Yeah, the player ratings at least in theory should be useful for making bets too. Just as you know that home court advantage in the NBA is worth roughly 3-4 points, it would probably be helpful to know that LeBron is worth roughly 9 points for every 48 minutes he plays.

I'd love to do some sort of testing. Even just for the 2010-2011 season I consider.

What would be a good way of going about this? I guess if I had a sports book database of the 1230 NBA regular season games, with the final line (before the actual game takes place) recorded, I could come up with a simple heuristic that makes a bet when it finds what it things are mispriced bets.

Is this the sort of thing you guys have in mind as far as backtesting goes?

I guess I could also just track the average error the sports book makes (if we take the line for the game as its prediction) and the error my technique makes. If my technique has a smaller average absolute error, then I guess it does a better job of modelling the NBA than the sportsbooks do.

If so, does anyone actually know of a site that would have information like this I can download? Basically a list of the 1230 games in the NBA season along with what the line was before the game?

**TomG** · 06-02-11, 11:43 PM

You will need to either write your own data scraper, or enter an agreement with someone to provide it for you. You may have a lot of success working with groups where they feed you data, and you share plays if you generate a successful model (and they bear the risk of giving you data that you are unable to develop into a useful model).

**Rhuidean** · 06-03-11, 12:25 AM

Googling around a bit, I found some historical lines stuff here:

covers.com/pageLoader/pageLoader.aspx?page=/data/nba/teams/pastresults/2010-2011/team404169.html

It will require I guess a bit of code to suck out the final lines, but I've not really seen anything cleaner than this (for example, a nice, processed CSV file somewhere with the final lines for the 1230 games of this past season.)

Once I extract these lines, I'll see how my technique compares.

**EasyHustlin** · 06-03-11, 12:27 AM

Would be more than happy to share the 1230 lines you're looking for.

**Rhuidean** · 06-03-11, 03:53 AM

If you have the 1230 lines in a CSV of some sort, I'd love to see it, it'd save me a bit of time. I guess your CSV looks something like:

Game Date | Home Team | Away Team | Lines

If so, then it it won't take me more than a few minutes to then process it a bit further and then see how well this technique is doing.

I'll send you my email address in a private message.

**Rhuidean** · 06-07-11, 03:56 PM

I did some backtesting on the 2010-2011 season.

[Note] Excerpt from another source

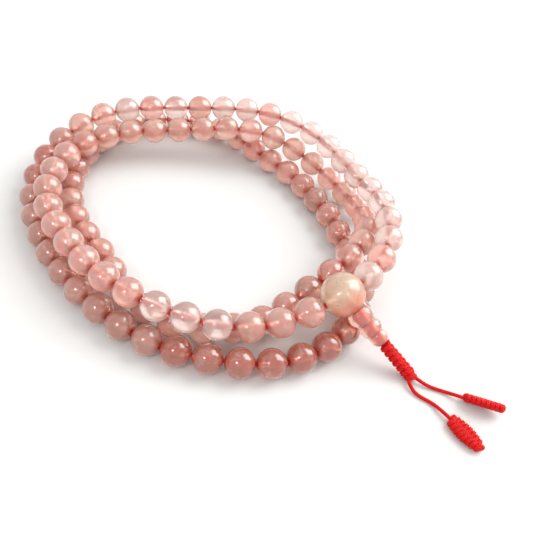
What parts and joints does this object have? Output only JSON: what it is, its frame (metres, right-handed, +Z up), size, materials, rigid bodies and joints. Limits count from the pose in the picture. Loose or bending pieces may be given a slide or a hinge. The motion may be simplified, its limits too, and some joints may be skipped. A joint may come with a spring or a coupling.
{
  "type": "mala prayer beads",
  "caption": "Rose quartz mala laid in three loose turns, with a guru bead, a tiered stupa bead, a knotted red stem and two corded tails.",
  "frame": {"origin": "on the table, under the middle of the plan box of the beads, the guru, the stupa and the stem", "axes": "+Z up from the table; +X towards the side where the tails lie, +Y to the side of the coil away from the tails"},
  "size_m": [0.1438, 0.1135, 0.021],
  "materials": {
    "rose_quartz": "polished, translucent",
    "guru_stone": "polished, cloudy beige",
    "clear_quartz": "polished, clear pink",
    "red_cord": "braided polyester"
  },
  "bodies": {
    "coil": {"stringing_cord": "red_cord", "beads_019_024": "rose_quartz", "beads_025_030": "rose_quartz", "beads_031_036": "rose_quartz", "beads_037_042": "rose_quartz", "beads_043_048": "rose_quartz", "beads_049_054": "rose_quartz", "beads_055_060": "rose_quartz", "beads_061_066": "rose_quartz", "beads_067_072": "rose_quartz", "beads_073_078": "rose_quartz", "beads_079_084": "rose_quartz", "beads_085_090": "rose_quartz"},
    "guru": {"guru_bead": "guru_stone", "cord_ends": "red_cord"},
    "stem": {"plait": "red_cord"},
    "upper_tail": {"upper_tail_cord": "red_cord", "upper_end_knot": "red_cord"},
    "lower_tail": {"lower_tail_cord": "red_cord", "lower_end_knot": "red_cord"},
    "stupa": {"stupa_bead": "clear_quartz"},
    "bead_001": {"bead_001": "rose_quartz"},
    "bead_002": {"bead_002": "rose_quartz"},
    "bead_003": {"bead_003": "rose_quartz"},
    "bead_004": {"bead_004": "rose_quartz"},
    "bead_005": {"bead_005": "rose_quartz"},
    "bead_006": {"bead_006": "rose_quartz"},
    "bead_007": {"bead_007": "rose_quartz"},
    "bead_008": {"bead_008": "rose_quartz"},
    "bead_009": {"bead_009": "rose_quartz"},
    "bead_010": {"bead_010": "rose_quartz"},
    "bead_011": {"bead_011": "rose_quartz"},
    "bead_012": {"bead_012": "rose_quartz"},
    "bead_013": {"bead_013": "rose_quartz"},
    "bead_014": {"bead_014": "rose_quartz"},
    "bead_015": {"bead_015": "rose_quartz"},
    "bead_016": {"bead_016": "rose_quartz"},
    "bead_017": {"bead_017": "rose_quartz"},
    "bead_018": {"bead_018": "rose_quartz"},
    "bead_091": {"bead_091": "rose_quartz"},
    "bead_092": {"bead_092": "rose_quartz"},
    "bead_093": {"bead_093": "rose_quartz"},
    "bead_094": {"bead_094": "rose_quartz"},
    "bead_095": {"bead_095": "rose_quartz"},
    "bead_096": {"bead_096": "rose_quartz"},
    "bead_097": {"bead_097": "rose_quartz"},
    "bead_098": {"bead_098": "rose_quartz"},
    "bead_099": {"bead_099": "rose_quartz"},
    "bead_100": {"bead_100": "rose_quartz"},
    "bead_101": {"bead_101": "rose_quartz"},
    "bead_102": {"bead_102": "rose_quartz"},
    "bead_103": {"bead_103": "rose_quartz"},
    "bead_104": {"bead_104": "rose_quartz"},
    "bead_105": {"bead_105": "rose_quartz"},
    "bead_106": {"bead_106": "rose_quartz"},
    "bead_107": {"bead_107": "rose_quartz"},
    "bead_108": {"bead_108": "rose_quartz"}
  },
  "joints": [
    {"name": "pendant_swing", "type": "hinge", "parent": "coil", "child": "guru", "pos_m": [0.03808, -0.03005, 0.01471], "axis": [-0.7074, -0.6841, -0.1779], "range_deg": [0, 150]},
    {"name": "stem_sway", "type": "hinge", "parent": "guru", "child": "stem", "pos_m": [0.05233, -0.03732, 0.00581], "axis": [0, 0, 1], "range_deg": [-20, 20]},
    {"name": "upper_tail_sway", "type": "hinge", "parent": "stem", "child": "upper_tail", "pos_m": [0.05864, -0.04053, 0.00187], "axis": [0, 0, 1], "range_deg": [-8, 40]},
    {"name": "lower_tail_sway", "type": "hinge", "parent": "stem", "child": "lower_tail", "pos_m": [0.05864, -0.04053, 0.00187], "axis": [0, 0, 1], "range_deg": [-35, 8]},
    {"name": "stupa_spin", "type": "hinge", "parent": "guru", "child": "stupa", "pos_m": [0.03808, -0.03005, 0.01471], "axis": [0.7787, -0.3968, -0.486], "continuous": true},
    {"name": "bead_001_spin", "type": "hinge", "parent": "coil", "child": "bead_001", "pos_m": [0.04443, -0.02248, 0.01568], "axis": [0.5178, 0.8552, -0.0243], "continuous": true},
    {"name": "bead_002_spin", "type": "hinge", "parent": "coil", "child": "bead_002", "pos_m": [0.04787, -0.01524, 0.01604], "axis": [0.3345, 0.9354, 0.1145], "continuous": true},
    {"name": "bead_003_spin", "type": "hinge", "parent": "coil", "child": "bead_003", "pos_m": [0.04963, -0.00746, 0.01681], "axis": [0.1006, 0.9921, 0.0748], "continuous": true},
    {"name": "bead_004_spin", "type": "hinge", "parent": "coil", "child": "bead_004", "pos_m": [0.04953, 0.00056, 0.01703], "axis": [-0.124, 0.9921, -0.0206], "continuous": true},
    {"name": "bead_005_spin", "type": "hinge", "parent": "coil", "child": "bead_005", "pos_m": [0.04768, 0.00834, 0.01643], "axis": [-0.3354, 0.9335, -0.1268], "continuous": true},
    {"name": "bead_006_spin", "type": "hinge", "parent": "coil", "child": "bead_006", "pos_m": [0.04419, 0.01548, 0.01528], "axis": [-0.5272, 0.8351, -0.1571], "continuous": true},
    {"name": "bead_007_spin", "type": "hinge", "parent": "coil", "child": "bead_007", "pos_m": [0.03987, 0.02224, 0.01444], "axis": [-0.5436, 0.8378, -0.0511], "continuous": true},
    {"name": "bead_008_spin", "type": "hinge", "parent": "coil", "child": "bead_008", "pos_m": [0.03522, 0.02883, 0.01439], "axis": [-0.6069, 0.7939, 0.038], "continuous": true},
    {"name": "bead_009_spin", "type": "hinge", "parent": "coil", "child": "bead_009", "pos_m": [0.02987, 0.03484, 0.01486], "axis": [-0.7171, 0.6925, 0.0786], "continuous": true},
    {"name": "bead_010_spin", "type": "hinge", "parent": "coil", "child": "bead_010", "pos_m": [0.02354, 0.03975, 0.01547], "axis": [-0.849, 0.5233, 0.0728], "continuous": true},
    {"name": "bead_011_spin", "type": "hinge", "parent": "coil", "child": "bead_011", "pos_m": [0.01629, 0.04317, 0.01595], "axis": [-0.9457, 0.3219, 0.0445], "continuous": true},
    {"name": "bead_012_spin", "type": "hinge", "parent": "coil", "child": "bead_012", "pos_m": [0.00846, 0.04496, 0.01615], "axis": [-0.9924, 0.1226, 0.0047], "continuous": true},
    {"name": "bead_013_spin", "type": "hinge", "parent": "coil", "child": "bead_013", "pos_m": [0.00042, 0.04522, 0.01599], "axis": [-0.9974, -0.0582, -0.0428], "continuous": true},
    {"name": "bead_014_spin", "type": "hinge", "parent": "coil", "child": "bead_014", "pos_m": [-0.00756, 0.04421, 0.01554], "axis": [-0.9788, -0.1927, -0.069], "continuous": true},
    {"name": "bead_015_spin", "type": "hinge", "parent": "coil", "child": "bead_015", "pos_m": [-0.0154, 0.04235, 0.01504], "axis": [-0.9618, -0.2681, -0.055], "continuous": true},
    {"name": "bead_016_spin", "type": "hinge", "parent": "coil", "child": "bead_016", "pos_m": [-0.02313, 0.04002, 0.01475], "axis": [-0.9512, -0.3081, -0.0164], "continuous": true},
    {"name": "bead_017_spin", "type": "hinge", "parent": "coil", "child": "bead_017", "pos_m": [-0.03073, 0.03728, 0.01465], "axis": [-0.9291, -0.3697, -0.0082], "continuous": true},
    {"name": "bead_018_spin", "type": "hinge", "parent": "coil", "child": "bead_018", "pos_m": [-0.03798, 0.03379, 0.01436], "axis": [-0.8674, -0.4933, -0.0647], "continuous": true},
    {"name": "bead_091_spin", "type": "hinge", "parent": "coil", "child": "bead_091", "pos_m": [-0.03517, 0.02723, 0.01044], "axis": [-0.8486, -0.528, 0.0337], "continuous": true},
    {"name": "bead_092_spin", "type": "hinge", "parent": "coil", "child": "bead_092", "pos_m": [-0.04139, 0.02218, 0.01078], "axis": [-0.6912, -0.7208, 0.0512], "continuous": true},
    {"name": "bead_093_spin", "type": "hinge", "parent": "coil", "child": "bead_093", "pos_m": [-0.04614, 0.01573, 0.01113], "axis": [-0.4838, -0.8745, 0.0345], "continuous": true},
    {"name": "bead_094_spin", "type": "hinge", "parent": "coil", "child": "bead_094", "pos_m": [-0.04908, 0.00828, 0.01125], "axis": [-0.2435, -0.9699, -0.004], "continuous": true},
    {"name": "bead_095_spin", "type": "hinge", "parent": "coil", "child": "bead_095", "pos_m": [-0.05001, 0.00032, 0.01109], "axis": [0.0143, -0.9992, -0.0362], "continuous": true},
    {"name": "bead_096_spin", "type": "hinge", "parent": "coil", "child": "bead_096", "pos_m": [-0.04886, -0.00761, 0.01079], "axis": [0.2703, -0.9621, -0.0361], "continuous": true},
    {"name": "bead_097_spin", "type": "hinge", "parent": "coil", "child": "bead_097", "pos_m": [-0.04575, -0.015, 0.01062], "axis": [0.4996, -0.8662, -0.0065], "continuous": true},
    {"name": "bead_098_spin", "type": "hinge", "parent": "coil", "child": "bead_098", "pos_m": [-0.04093, -0.02141, 0.01076], "axis": [0.6931, -0.7197, 0.04], "continuous": true},
    {"name": "bead_099_spin", "type": "hinge", "parent": "coil", "child": "bead_099", "pos_m": [-0.03531, -0.02721, 0.011], "axis": [0.6975, -0.7164, 0.0193], "continuous": true},
    {"name": "bead_100_spin", "type": "hinge", "parent": "coil", "child": "bead_100", "pos_m": [-0.02929, -0.03256, 0.01123], "axis": [0.7935, -0.6072, 0.0394], "continuous": true},
    {"name": "bead_101_spin", "type": "hinge", "parent": "coil", "child": "bead_101", "pos_m": [-0.02256, -0.03699, 0.01145], "axis": [0.8718, -0.4896, 0.0141], "continuous": true},
    {"name": "bead_102_spin", "type": "hinge", "parent": "coil", "child": "bead_102", "pos_m": [-0.01528, -0.04045, 0.01145], "axis": [0.9304, -0.3663, -0.0143], "continuous": true},
    {"name": "bead_103_spin", "type": "hinge", "parent": "coil", "child": "bead_103", "pos_m": [-0.0076, -0.04289, 0.01124], "axis": [0.9701, -0.2395, -0.0383], "continuous": true},
    {"name": "bead_104_spin", "type": "hinge", "parent": "coil", "child": "bead_104", "pos_m": [0.00034, -0.04426, 0.01095], "axis": [0.9945, -0.0996, -0.0333], "continuous": true},
    {"name": "bead_105_spin", "type": "hinge", "parent": "coil", "child": "bead_105", "pos_m": [0.00838, -0.04435, 0.01063], "axis": [0.9959, 0.078, -0.0462], "continuous": true},
    {"name": "bead_106_spin", "type": "hinge", "parent": "coil", "child": "bead_106", "pos_m": [0.01625, -0.04283, 0.0102], "axis": [0.953, 0.2974, -0.0586], "continuous": true},
    {"name": "bead_107_spin", "type": "hinge", "parent": "coil", "child": "bead_107", "pos_m": [0.02367, -0.03978, 0.01041], "axis": [0.8823, 0.4576, 0.1102], "continuous": true},
    {"name": "bead_108_spin", "type": "hinge", "parent": "coil", "child": "bead_108", "pos_m": [0.03052, -0.03605, 0.01225], "axis": [0.8152, 0.466, 0.3439], "continuous": true}
  ]
}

See this long post here:

http://sonicscentral.com/apbrmetrics/viewtopic.php?p=1341&sid=ca954a2b968f09a8a5b097fad8bc5e66#p1341

Basically, there are two main cases I considered:
1) Train algorithm on 820 games, use as a gambling rule for last 410 games of NBA season
2) Train algorithm on first 205 games, use as a gambling rule for last 1025

It looks like I do pretty well in Case #1, but poorly in Case #2. At first I wasn't sure if we could speak confidently about Case #1 since we only evaluate on 410 games, but I did a one-sided binomial test that I think assures us that we are doing better than coin flipping.

Regarding Case #2, I suspect that if I incorporate games from the 2009-2010 season, performance will improve a lot.

Comments/feedback welcome.

**demens** · 06-07-11, 09:19 PM

I think its a bit questionable that you did not get good performance over the bigger sample size. Dont think the smaller sample of 400 games is large enough, sometimes you have to take into account different parts of the season when games are meaningless for certain teams. Those games at the end of the season would account for a decent size chunk of that 400.

I haven't taken the time to read the detailed post, will do so later just wanted to share some thoughts. Good luck.

**Rhuidean** · 06-08-11, 12:37 AM

It kind of makes sense. Remember, when I evaluate on the larger set of games (1025 datapoints), this means I'm only training the algorithms on 225 points. 225 points simply might be too small to get anything useful for my technique. But if I figure out a good way of incorporating data from say the 2009-2010 season, then I can boost the size of the training set quite a bit.

Regarding your second comment, I'm not sure what you mean. Even if the NBA teams and players think that the games are meaningless, they still have to play them, right? It isn't like those 410 games are easier to handicap than any other chunk of games. So I'm not sure that it makes sense to quibble with that block of games chosen. You can quibble with the size of this evaluation set, though.

**uva3021** · 06-09-11, 12:30 AM

The sportsbooks take into consideration the situation behind each scheduled game, so I agree no quibbling is necessary.